I notice that the HTML5 Working Draft 22 March 2008 states that "The bookmark 
keyword may be used with a and area elements" and seems to forbid the use of 
rel=bookmark with LINK elements.

Do not do ban this idiom with LINK elements. There's no earthly reason to and 
it's a missed opportunity.

I suggest that

        link rel="bookmark" href="#id" title="Description of fragment of this 
document"

is an incredibly useful technique for accessibility enhancements. In fact I 
suggest that you promote this technique.

The critical point about this idiom is that the target href is a fragment 
identifier within _the current document_ (that is href="#id_something"), and 
that it is a way of exposing to the UA and to the user a set of significant 
entry points in the document.

For example
(1)     link rel="bookmark" href="#nav" title="Navigation"
(2)     link rel="bookmark" href="#maincontent" title="Main content"
        link rel="bookmark" href="#secondarycontent" title="Secondary content"
(3)     link rel="bookmark" href="#switchlang" title="Other languages"

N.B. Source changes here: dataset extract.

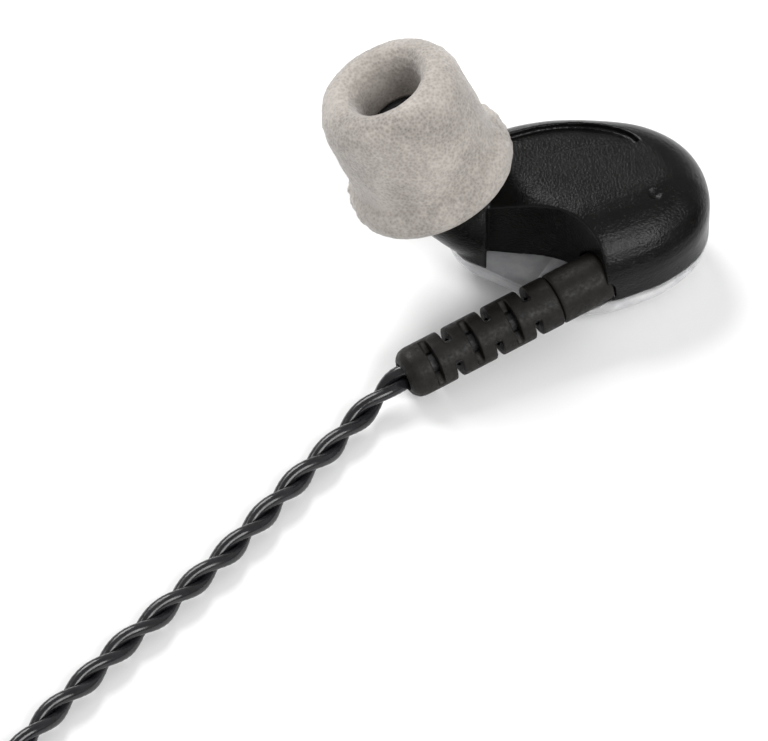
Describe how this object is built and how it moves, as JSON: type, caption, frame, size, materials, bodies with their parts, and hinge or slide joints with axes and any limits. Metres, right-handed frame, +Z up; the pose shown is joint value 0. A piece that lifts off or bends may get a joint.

Hopefully examples (1), (2) are self-explanatory. Example taken from a 
multilingual website (3) exposes the section of the current document that 
contains a navigation list with links to alternative language versions of the 
document and allows the user to switch to a different language.

I suggest inserting a paragraph describing this idiom's usefulness as way of 
exposing to the UA and to the user a set of significant entry points in the 
document.

This technique could serve as a safe replacement for the discredited accesskey 
feature.  It is discoverable, machine readable and self documenting. UAs 
(and/or javascript enhancement functions) could even build a table of such 
entries for the user to pick from.

If you feel that changing to a new different rel=keyword would be better, maybe 
we should do so.

But there is a fantastic opportunity here, however we do it.

Thoughts?

Cecil Ward.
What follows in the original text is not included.